» WHAT THIS TASK INVOLVES
All of the data must be printed exactly; please include every line.

» SUPPLIED INFORMATION
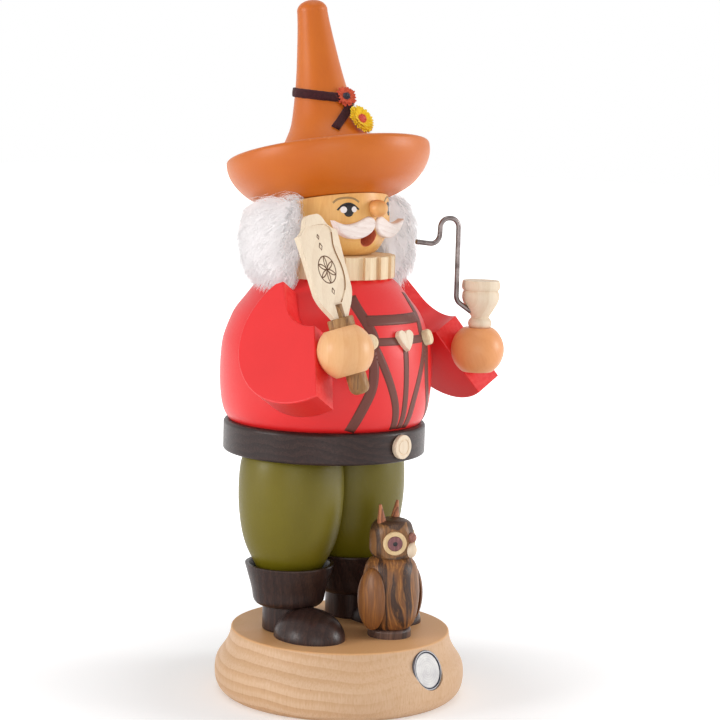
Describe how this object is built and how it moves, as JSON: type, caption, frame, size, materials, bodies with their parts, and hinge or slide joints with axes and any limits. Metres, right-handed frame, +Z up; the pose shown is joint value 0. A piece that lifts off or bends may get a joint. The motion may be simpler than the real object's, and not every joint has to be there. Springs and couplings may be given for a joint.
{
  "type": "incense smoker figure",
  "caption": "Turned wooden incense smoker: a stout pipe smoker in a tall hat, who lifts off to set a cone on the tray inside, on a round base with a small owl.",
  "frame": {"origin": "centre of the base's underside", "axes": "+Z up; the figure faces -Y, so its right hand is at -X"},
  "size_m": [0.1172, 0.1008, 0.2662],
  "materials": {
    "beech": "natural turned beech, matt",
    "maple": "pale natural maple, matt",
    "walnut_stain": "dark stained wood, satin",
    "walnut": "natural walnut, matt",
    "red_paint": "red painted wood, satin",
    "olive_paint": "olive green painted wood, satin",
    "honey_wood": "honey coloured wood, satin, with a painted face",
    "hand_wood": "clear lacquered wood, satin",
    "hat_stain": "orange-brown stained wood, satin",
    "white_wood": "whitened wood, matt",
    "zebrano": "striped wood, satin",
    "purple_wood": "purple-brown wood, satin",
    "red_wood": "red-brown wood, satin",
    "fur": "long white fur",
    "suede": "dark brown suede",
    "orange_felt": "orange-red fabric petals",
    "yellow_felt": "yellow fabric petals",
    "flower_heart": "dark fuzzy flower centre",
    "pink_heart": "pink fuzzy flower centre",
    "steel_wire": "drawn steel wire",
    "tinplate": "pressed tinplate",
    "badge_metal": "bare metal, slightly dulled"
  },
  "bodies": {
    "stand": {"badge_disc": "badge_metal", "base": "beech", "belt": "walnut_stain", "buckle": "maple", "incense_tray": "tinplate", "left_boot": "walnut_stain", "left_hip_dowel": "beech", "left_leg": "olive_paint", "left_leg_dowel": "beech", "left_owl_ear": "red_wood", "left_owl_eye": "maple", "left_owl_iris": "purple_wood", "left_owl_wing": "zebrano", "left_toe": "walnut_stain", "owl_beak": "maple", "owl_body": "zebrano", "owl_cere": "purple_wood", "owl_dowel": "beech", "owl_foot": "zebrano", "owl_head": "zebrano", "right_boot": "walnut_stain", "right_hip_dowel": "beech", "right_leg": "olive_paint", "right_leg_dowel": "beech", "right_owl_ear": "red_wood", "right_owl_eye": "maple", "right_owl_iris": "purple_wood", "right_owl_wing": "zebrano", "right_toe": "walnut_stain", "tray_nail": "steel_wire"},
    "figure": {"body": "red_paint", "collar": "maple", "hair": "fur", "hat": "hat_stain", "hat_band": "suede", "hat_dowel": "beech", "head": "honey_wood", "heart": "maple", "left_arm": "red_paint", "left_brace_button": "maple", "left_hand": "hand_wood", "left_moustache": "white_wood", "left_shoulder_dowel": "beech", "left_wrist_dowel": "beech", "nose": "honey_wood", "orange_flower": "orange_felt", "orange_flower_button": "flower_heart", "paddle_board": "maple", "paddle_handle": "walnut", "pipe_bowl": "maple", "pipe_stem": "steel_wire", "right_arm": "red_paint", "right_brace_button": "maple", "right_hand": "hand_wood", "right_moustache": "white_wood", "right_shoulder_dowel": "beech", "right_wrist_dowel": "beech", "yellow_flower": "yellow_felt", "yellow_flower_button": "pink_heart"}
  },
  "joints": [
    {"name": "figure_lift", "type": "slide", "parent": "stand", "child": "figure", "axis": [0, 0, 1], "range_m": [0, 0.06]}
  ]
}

» RESULT
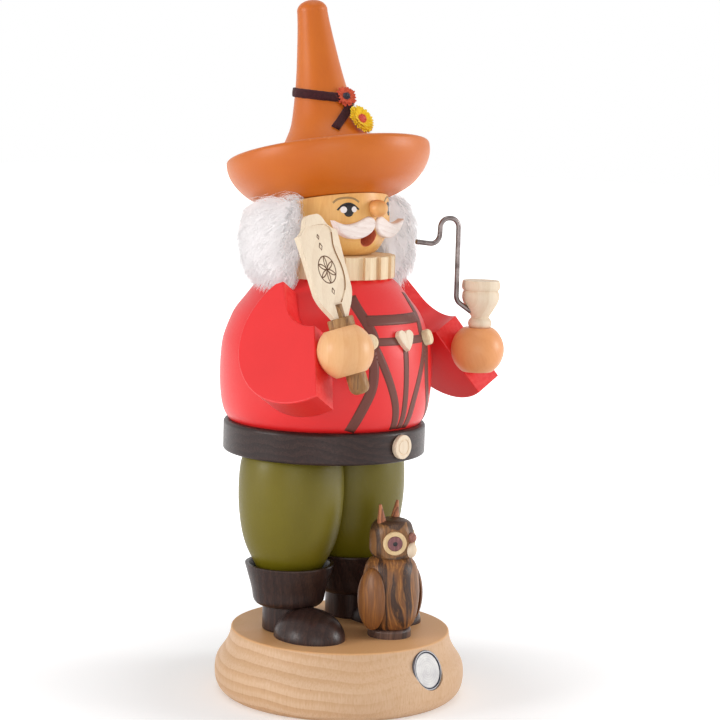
Describe how this object is built and how it moves, as JSON: type, caption, frame, size, materials, bodies with their parts, and hinge or slide joints with axes and any limits. Metres, right-handed frame, +Z up; the pose shown is joint value 0. A piece that lifts off or bends may get a joint. The motion may be simpler than the real object's, and not every joint has to be there. Springs and couplings may be given for a joint.
{
  "type": "incense smoker figure",
  "caption": "Turned wooden incense smoker: a stout pipe smoker in a tall hat, who lifts off to set a cone on the tray inside, on a round base with a small owl.",
  "frame": {"origin": "centre of the base's underside", "axes": "+Z up; the figure faces -Y, so its right hand is at -X"},
  "size_m": [0.1172, 0.1008, 0.2662],
  "materials": {
    "beech": "natural turned beech, matt",
    "maple": "pale natural maple, matt",
    "walnut_stain": "dark stained wood, satin",
    "walnut": "natural walnut, matt",
    "red_paint": "red painted wood, satin",
    "olive_paint": "olive green painted wood, satin",
    "honey_wood": "honey coloured wood, satin, with a painted face",
    "hand_wood": "clear lacquered wood, satin",
    "hat_stain": "orange-brown stained wood, satin",
    "white_wood": "whitened wood, matt",
    "zebrano": "striped wood, satin",
    "purple_wood": "purple-brown wood, satin",
    "red_wood": "red-brown wood, satin",
    "fur": "long white fur",
    "suede": "dark brown suede",
    "orange_felt": "orange-red fabric petals",
    "yellow_felt": "yellow fabric petals",
    "flower_heart": "dark fuzzy flower centre",
    "pink_heart": "pink fuzzy flower centre",
    "steel_wire": "drawn steel wire",
    "tinplate": "pressed tinplate",
    "badge_metal": "bare metal, slightly dulled"
  },
  "bodies": {
    "stand": {"badge_disc": "badge_metal", "base": "beech", "belt": "walnut_stain", "buckle": "maple", "incense_tray": "tinplate", "left_boot": "walnut_stain", "left_hip_dowel": "beech", "left_leg": "olive_paint", "left_leg_dowel": "beech", "left_owl_ear": "red_wood", "left_owl_eye": "maple", "left_owl_iris": "purple_wood", "left_owl_wing": "zebrano", "left_toe": "walnut_stain", "owl_beak": "maple", "owl_body": "zebrano", "owl_cere": "purple_wood", "owl_dowel": "beech", "owl_foot": "zebrano", "owl_head": "zebrano", "right_boot": "walnut_stain", "right_hip_dowel": "beech", "right_leg": "olive_paint", "right_leg_dowel": "beech", "right_owl_ear": "red_wood", "right_owl_eye": "maple", "right_owl_iris": "purple_wood", "right_owl_wing": "zebrano", "right_toe": "walnut_stain", "tray_nail": "steel_wire"},
    "figure": {"body": "red_paint", "collar": "maple", "hair": "fur", "hat": "hat_stain", "hat_band": "suede", "hat_dowel": "beech", "head": "honey_wood", "heart": "maple", "left_arm": "red_paint", "left_brace_button": "maple", "left_hand": "hand_wood", "left_moustache": "white_wood", "left_shoulder_dowel": "beech", "left_wrist_dowel": "beech", "nose": "honey_wood", "orange_flower": "orange_felt", "orange_flower_button": "flower_heart", "paddle_board": "maple", "paddle_handle": "walnut", "pipe_bowl": "maple", "pipe_stem": "steel_wire", "right_arm": "red_paint", "right_brace_button": "maple", "right_hand": "hand_wood", "right_moustache": "white_wood", "right_shoulder_dowel": "beech", "right_wrist_dowel": "beech", "yellow_flower": "yellow_felt", "yellow_flower_button": "pink_heart"}
  },
  "joints": [
    {"name": "figure_lift", "type": "slide", "parent": "stand", "child": "figure", "axis": [0, 0, 1], "range_m": [0, 0.06]}
  ]
}